Listened to: Tripwire by Lee Child, downloaded from Overdrive.com.
There is nothing unusual here. Reacher is still a big dude, still wicked smart, still screwing hot chicks. What's also usual is that Child expertly sets everything up. Even though Reacher is always the star you still worry about the outcome and the bad guys are vicious and vile. No matter what, Reacher is tougher and meaner. Nice pacing and build-up with two storylines converging at the end.
Reacher is working under a false name in Key West when a private investigator comes looking for him. The PI is murdered at the same time two NY accented thugs show up. Reacher makes the connection and backtracks through what he knows about the PI to find out who is looking for him. At the same time the bad guys keep looking for Reacher because the PI's investigation tripped a wire somewhere.
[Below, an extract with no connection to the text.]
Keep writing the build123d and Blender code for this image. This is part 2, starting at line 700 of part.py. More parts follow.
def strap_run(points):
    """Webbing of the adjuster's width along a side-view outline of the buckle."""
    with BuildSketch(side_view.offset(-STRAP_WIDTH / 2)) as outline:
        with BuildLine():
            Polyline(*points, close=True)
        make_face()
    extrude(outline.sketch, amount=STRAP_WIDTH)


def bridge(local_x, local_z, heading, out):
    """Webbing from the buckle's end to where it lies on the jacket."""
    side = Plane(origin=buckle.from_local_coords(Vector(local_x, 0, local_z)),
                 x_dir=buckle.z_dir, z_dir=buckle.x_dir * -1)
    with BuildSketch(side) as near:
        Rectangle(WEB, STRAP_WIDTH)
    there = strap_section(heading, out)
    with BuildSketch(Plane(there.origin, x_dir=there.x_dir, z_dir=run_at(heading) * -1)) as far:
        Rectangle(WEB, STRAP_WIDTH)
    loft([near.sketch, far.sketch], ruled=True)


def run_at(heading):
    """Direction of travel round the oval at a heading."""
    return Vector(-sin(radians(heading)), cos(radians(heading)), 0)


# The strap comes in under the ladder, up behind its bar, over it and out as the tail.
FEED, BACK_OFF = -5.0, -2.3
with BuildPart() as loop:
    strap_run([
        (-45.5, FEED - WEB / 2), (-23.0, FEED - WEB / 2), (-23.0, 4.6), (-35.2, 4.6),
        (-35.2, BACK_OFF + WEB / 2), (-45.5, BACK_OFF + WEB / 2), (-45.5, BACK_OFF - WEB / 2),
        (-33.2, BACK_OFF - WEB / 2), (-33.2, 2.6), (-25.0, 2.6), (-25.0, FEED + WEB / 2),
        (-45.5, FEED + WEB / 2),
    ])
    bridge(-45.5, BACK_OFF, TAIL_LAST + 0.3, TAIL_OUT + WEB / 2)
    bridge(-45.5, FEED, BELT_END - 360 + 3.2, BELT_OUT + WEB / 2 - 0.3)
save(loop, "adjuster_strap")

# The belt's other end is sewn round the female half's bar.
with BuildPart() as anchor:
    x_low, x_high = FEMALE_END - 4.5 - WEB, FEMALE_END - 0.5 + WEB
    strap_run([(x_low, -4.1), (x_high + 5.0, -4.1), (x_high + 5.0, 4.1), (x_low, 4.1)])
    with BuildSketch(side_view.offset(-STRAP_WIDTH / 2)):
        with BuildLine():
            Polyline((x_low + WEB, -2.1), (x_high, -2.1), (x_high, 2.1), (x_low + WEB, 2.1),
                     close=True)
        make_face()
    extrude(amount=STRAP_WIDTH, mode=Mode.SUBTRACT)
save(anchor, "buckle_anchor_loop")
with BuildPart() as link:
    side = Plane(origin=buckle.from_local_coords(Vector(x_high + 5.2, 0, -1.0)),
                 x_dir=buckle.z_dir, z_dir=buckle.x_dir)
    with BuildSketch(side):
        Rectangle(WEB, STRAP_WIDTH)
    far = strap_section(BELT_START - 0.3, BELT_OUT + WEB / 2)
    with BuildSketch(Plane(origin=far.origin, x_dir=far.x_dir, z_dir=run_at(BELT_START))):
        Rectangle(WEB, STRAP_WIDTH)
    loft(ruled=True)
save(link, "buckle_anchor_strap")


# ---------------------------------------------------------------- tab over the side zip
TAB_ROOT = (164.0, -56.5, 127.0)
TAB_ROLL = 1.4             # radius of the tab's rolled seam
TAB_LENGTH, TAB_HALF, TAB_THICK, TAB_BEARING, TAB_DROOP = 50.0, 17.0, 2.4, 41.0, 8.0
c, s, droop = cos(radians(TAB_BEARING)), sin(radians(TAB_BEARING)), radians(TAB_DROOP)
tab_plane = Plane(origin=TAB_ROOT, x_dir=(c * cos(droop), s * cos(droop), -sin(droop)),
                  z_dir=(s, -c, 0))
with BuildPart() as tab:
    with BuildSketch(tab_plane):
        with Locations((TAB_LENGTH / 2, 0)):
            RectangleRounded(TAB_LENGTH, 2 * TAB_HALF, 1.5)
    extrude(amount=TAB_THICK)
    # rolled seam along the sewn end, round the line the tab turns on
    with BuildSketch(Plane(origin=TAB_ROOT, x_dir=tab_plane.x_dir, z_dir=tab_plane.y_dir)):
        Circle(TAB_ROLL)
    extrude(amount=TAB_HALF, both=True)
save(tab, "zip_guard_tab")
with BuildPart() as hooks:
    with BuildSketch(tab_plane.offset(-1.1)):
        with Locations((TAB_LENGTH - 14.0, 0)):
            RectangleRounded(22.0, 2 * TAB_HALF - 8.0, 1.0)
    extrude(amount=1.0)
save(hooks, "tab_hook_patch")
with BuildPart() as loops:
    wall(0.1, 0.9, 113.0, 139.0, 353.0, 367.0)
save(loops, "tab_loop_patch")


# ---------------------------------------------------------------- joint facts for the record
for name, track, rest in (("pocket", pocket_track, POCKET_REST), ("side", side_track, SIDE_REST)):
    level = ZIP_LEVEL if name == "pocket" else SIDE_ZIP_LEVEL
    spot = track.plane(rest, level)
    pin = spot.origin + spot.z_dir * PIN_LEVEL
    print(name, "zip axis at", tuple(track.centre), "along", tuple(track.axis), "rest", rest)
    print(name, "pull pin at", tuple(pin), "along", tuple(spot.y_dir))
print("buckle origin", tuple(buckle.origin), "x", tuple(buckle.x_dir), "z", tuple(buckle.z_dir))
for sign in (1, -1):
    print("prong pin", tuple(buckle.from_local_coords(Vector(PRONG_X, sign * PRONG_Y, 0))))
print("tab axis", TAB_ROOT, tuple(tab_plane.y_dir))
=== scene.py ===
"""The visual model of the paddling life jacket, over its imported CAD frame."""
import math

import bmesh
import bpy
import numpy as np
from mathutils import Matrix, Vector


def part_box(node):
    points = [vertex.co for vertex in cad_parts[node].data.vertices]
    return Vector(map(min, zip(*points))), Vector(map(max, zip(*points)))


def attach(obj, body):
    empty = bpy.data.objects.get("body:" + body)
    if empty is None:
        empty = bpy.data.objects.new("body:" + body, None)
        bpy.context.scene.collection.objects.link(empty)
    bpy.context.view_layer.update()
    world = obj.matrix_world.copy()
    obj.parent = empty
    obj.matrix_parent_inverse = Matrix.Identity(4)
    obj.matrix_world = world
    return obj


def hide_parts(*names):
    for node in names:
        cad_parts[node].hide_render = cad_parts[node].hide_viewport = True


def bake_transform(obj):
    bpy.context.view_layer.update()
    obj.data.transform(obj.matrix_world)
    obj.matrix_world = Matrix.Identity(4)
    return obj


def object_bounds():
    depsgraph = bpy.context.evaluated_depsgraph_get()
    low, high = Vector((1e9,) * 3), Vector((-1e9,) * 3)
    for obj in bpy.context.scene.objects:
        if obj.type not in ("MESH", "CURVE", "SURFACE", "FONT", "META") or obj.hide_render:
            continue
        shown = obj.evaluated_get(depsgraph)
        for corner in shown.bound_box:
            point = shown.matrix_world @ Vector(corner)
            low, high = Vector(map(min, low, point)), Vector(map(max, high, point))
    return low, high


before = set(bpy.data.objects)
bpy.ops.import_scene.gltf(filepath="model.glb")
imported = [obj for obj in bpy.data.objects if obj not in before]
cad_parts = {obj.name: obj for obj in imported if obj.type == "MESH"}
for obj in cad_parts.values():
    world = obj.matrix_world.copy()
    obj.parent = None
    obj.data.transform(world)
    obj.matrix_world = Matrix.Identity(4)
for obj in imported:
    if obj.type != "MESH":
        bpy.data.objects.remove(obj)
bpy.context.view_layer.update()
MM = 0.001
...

Reacher finds out his former commanding officer's daughter, who Reacher lusted after for many years, is the one looking for him. The former CO wanted Reacher's help in an investigation when the CO was too sickened by cancer to continue. Reacher visits the elderly Hobies who want to find the fate of their Army son, Victor, who went missing in Vietnam.
Reacher finds out the Hobies were scammed and, using his Army experience, tracks down Hobies military records and visits the Army's body identification place in Hawaii. Meanwhile he is joined by the CO's daughter who the bad guys are trying to kill, is hunted by bad guys - led by sadistic Victor Hobie, bangs the CO's daughter a bunch of times, tracks down Hobie's true history, kills some guys, gets shot, drinks coffee, etc.
Problems: Not so good narration. Some good some bad but narrator makes the women characters mostly whiny and annoying. I'll have to check the narrator for the next in the series and just read the book if it is the same guy.
Neat stuff: Does Child have a hard-on for the Steyr GB? This is the second appearance in four or five of the Reacher books I have read.
Good stuff: Child succinctly draws a very minor character. It's a neat little description of a law firm driver who knows he was partly hired out of charity. He maintains a formal bearing and deals formally with the firm's riders "insist[ing] passengers take the rear seat" rather than ride in front. The driver always wears a dark suit and chaffeur's cap thinking that "to act very properly would raise his perceived status".